The hope is that their analyses will make us all understand a bit better why Western sanctions have not stopped Putin. And—who knows—maybe there is a way to make sanctions more efficient?

Western naivety on Russia

Let’s begin with the beginning. Well, we cannot, because at the beginning we were asleep. By we, I mean the West.

The beginning of a Western sanctions regime on Russia should have been in 2008, after Russia’s invasion of Georgia. Or, at the very least, the West should have implemented sanctions against the Putin regime in earnest in 2014—when Russia invaded and annexed Crimea and Donbas. It is worth remembering that during the following eight years, 14,000+ people were killed, and two million Ukrainians were forced to flee their homes.

As we know, the West did not react much. It is difficult to find an observer who would argue that we have done well on this one.

But at that point, many Western political leaders still lived with the memories of the Russia of the 1990s, the Russia of Gorbachev and Yeltsin, the Russia we hoped would finally become a civilized, European country, a partner. Some even believed that Vladimir Putin was the man to do that.

“I looked the man in the eye,” as US President George W. Bush said in 2001, “I found him to be very straightforward and trustworthy.” 

This naivety survived even Putin’s first assault on a neighbor—Georgia, in 2008. Invaded by Russia because they were well on their way to democracy and “Europe.” Nevertheless, in 2009, US Secretary of State Hillary Clinton proposed a cordial “reset” of relations with Putin’s Russia. Within the next couple of years, it was exposed as a miserable policy failure.

Seen from 2026, it is perhaps difficult to fathom why we were so naive about Russia and Putin. I mean, the dude was a (former) KGB agent. But it is a fact that we were.

What is even more difficult is to fathom why it took us so long to wake up.

2014 sanctions: “Almost a joke”

As a result of this naivety, in 2014, as Russia invaded Ukraine for the first time, US President Obama and most Western leaders shied away from using the correct term—”invasion”—for what Putin was doing in Crimea and Donbas.

In 2014, our leaders constrained themselves to cowardly euphemisms like “violation of sovereignty” (Obama), “Russian violation of Ukrainian integrity” (German Chancellor Merkel), “illegal actions” (UK Prime Minister David Cameron), “an escalation of the crisis” and “military intervention” (EU).

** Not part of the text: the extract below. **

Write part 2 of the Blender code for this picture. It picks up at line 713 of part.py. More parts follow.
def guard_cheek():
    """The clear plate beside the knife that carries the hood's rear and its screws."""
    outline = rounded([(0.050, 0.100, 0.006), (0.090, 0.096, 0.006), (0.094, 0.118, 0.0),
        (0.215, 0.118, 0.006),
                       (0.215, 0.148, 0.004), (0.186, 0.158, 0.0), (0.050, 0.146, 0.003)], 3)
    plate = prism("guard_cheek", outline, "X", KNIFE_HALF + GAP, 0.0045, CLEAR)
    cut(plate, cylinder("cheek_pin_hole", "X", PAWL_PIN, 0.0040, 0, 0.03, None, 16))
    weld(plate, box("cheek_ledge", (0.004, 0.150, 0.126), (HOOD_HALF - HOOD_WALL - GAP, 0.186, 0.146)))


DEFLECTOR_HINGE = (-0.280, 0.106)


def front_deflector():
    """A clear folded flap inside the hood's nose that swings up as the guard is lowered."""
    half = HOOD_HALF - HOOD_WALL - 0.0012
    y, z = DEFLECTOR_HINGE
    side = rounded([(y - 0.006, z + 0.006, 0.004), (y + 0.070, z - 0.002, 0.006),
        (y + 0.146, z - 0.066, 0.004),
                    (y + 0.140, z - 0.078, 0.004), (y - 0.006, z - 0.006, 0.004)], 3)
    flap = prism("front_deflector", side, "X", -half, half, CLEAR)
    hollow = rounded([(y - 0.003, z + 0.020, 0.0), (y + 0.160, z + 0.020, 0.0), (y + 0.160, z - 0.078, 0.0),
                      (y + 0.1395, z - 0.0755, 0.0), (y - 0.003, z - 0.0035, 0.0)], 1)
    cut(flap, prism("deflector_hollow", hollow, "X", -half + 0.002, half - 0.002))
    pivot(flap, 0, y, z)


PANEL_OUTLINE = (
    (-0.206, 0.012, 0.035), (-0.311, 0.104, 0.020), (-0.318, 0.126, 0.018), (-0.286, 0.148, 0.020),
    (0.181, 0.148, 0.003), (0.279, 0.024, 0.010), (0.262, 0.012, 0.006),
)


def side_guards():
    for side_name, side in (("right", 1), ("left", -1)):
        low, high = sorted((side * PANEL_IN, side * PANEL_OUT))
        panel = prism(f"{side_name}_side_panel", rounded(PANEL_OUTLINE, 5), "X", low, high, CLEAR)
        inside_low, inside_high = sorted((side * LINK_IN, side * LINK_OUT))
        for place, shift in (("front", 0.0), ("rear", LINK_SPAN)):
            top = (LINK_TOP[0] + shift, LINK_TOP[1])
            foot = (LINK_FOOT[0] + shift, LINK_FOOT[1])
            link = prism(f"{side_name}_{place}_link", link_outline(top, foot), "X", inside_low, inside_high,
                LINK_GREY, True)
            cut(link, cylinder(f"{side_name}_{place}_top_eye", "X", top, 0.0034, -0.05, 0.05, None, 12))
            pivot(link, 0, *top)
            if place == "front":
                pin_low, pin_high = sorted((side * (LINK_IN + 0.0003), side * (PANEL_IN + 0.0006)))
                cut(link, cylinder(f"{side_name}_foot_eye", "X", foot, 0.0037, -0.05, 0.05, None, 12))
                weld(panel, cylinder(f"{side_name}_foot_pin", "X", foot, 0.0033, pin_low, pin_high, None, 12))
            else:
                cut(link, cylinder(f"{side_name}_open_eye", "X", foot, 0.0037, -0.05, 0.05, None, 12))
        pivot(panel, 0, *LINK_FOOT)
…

It was therefore a surprise to no one that the Western sanctions on Russia did not make Putin leave Crimea or Donbas.

Some may remember US Senator John McCain’s response to George W. Bush’s words about looking into Putin’s eyes and soul. But “when I looked into Putin’s eyes,” concluded McCain, “I saw 3 letters: a K, a G and a B.

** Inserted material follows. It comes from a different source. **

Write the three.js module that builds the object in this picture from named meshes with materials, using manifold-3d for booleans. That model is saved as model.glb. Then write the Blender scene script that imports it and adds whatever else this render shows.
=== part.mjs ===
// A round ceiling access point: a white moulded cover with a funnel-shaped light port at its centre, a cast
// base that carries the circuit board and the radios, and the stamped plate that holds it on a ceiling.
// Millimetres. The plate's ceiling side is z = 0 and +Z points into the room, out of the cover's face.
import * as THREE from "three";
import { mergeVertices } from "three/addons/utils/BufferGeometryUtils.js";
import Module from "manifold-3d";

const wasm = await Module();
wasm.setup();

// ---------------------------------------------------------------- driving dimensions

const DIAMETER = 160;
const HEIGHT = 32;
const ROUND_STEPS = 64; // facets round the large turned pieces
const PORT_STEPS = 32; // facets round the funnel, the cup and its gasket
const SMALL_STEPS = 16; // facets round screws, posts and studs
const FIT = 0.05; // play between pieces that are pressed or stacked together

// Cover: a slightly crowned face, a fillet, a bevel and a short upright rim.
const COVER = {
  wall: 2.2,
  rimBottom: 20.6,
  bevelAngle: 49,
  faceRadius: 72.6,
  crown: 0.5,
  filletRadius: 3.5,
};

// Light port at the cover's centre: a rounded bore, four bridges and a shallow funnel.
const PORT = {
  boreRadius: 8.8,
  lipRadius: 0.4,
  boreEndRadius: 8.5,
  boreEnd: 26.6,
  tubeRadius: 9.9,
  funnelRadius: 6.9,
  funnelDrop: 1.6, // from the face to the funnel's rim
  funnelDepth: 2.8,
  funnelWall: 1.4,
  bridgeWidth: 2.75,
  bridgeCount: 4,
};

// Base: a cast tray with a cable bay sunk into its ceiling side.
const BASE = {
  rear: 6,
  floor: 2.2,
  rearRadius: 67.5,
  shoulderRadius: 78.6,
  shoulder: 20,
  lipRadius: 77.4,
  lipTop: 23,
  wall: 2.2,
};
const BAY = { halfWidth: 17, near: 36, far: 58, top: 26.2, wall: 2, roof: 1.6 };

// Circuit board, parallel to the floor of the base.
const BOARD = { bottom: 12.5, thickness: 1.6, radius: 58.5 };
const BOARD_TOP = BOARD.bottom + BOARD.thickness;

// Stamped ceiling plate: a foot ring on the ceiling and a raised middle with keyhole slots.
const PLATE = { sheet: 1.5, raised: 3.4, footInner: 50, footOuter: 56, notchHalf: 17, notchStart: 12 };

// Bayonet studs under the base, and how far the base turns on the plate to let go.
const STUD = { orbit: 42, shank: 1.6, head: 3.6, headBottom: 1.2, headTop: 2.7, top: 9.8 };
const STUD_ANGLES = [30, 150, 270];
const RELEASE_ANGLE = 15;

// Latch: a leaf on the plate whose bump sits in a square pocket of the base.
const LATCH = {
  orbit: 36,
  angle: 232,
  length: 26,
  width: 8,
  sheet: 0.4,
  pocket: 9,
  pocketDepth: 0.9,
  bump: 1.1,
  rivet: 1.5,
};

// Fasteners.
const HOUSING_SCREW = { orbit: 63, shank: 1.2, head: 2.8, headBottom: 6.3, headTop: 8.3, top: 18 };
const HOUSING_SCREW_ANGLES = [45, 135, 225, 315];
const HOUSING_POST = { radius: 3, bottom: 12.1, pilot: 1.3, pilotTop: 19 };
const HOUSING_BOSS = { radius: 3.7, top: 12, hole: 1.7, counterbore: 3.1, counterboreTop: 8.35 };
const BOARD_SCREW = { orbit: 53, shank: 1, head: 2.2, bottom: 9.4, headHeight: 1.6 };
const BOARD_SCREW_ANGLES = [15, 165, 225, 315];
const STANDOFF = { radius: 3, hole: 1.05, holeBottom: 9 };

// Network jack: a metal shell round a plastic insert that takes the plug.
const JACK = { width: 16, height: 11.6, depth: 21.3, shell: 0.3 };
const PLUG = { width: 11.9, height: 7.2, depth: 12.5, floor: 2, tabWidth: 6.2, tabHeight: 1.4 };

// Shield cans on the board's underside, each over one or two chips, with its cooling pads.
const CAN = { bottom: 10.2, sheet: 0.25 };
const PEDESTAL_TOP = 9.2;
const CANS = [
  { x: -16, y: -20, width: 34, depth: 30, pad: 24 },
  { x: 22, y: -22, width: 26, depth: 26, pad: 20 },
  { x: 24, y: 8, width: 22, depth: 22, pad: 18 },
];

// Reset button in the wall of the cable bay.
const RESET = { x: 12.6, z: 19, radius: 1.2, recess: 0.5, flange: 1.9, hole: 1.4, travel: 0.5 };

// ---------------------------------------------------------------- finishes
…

In 2014, McCain called the EU sanctions “almost a joke” and asked Obama to come up with something better.

“We’re making it clear that there are consequences for their actions,” Obama promised. Yeah, not so much.

Sanctions 2022–26: Well…

Thus, March 2022 was in reality the beginning of earnest Western sanctions—after Putin had initiated a total invasion of Ukraine.

But if the goal and therefore test of sanctions was to stop Russia’s aggression in Ukraine—as identified by the EU leaders themselves in March 2022—the West has failed. And failed miserably.

As late as last week, after a particularly vicious nightly Russian missile and drone attack had killed 20 people around Ukraine and wounded 130.

Last week, EU Foreign Policy Chief Kaja Kallas admitted that “Russia wants more war.”

Her conclusion, “So our response is more aid for Ukraine, more pressure on Russia,” is admirable. But it cannot hide that after 20 so-called “packages” of EU sanctions, Russia has not been stopped. Not at all. Our sanctions have failed.

Practically every day since the first sanctions in 2022, we have been reading about how the sanctions were biting in Russia and how Putin was in trouble, his economy about to collapse, the dictator himself about to be ousted. Tomorrow. Or soon. Or…

So far, all those loud pronouncements have turned out to be, at best, wrong, ill-informed guesses. (At worst, they are mere cheap self-promotion and hunting for “likes,” but that is a topic for another day.)

Often listening to so-called “experts” talk about the impact of sanctions has been like watching President Trump blabber about how quickly he would end the war in Ukraine—”soon,” “this year,” “by Christmas.”

But today—after 50 months of carnage—Russia is still occupying one fifth of Ukraine. And 2025 was, in fact, the deadliest year so far for Ukrainian civilians—2,500 people were killed—as Putin changed strategy and is now gunning for the civilian population and infrastructure. He did so in the hope that he could create chaos and make the Ukrainians tell their leadership to “stop, we have had enough, give the Russians what they want.”

Which is why Euromaidan Press so welcomes B4Ukraine’s conference this weekend—where painfully relevant and long-overdue questions will be addressed, including the increasing circumvention of our sanctions, and Western enablers of Russia. And what next?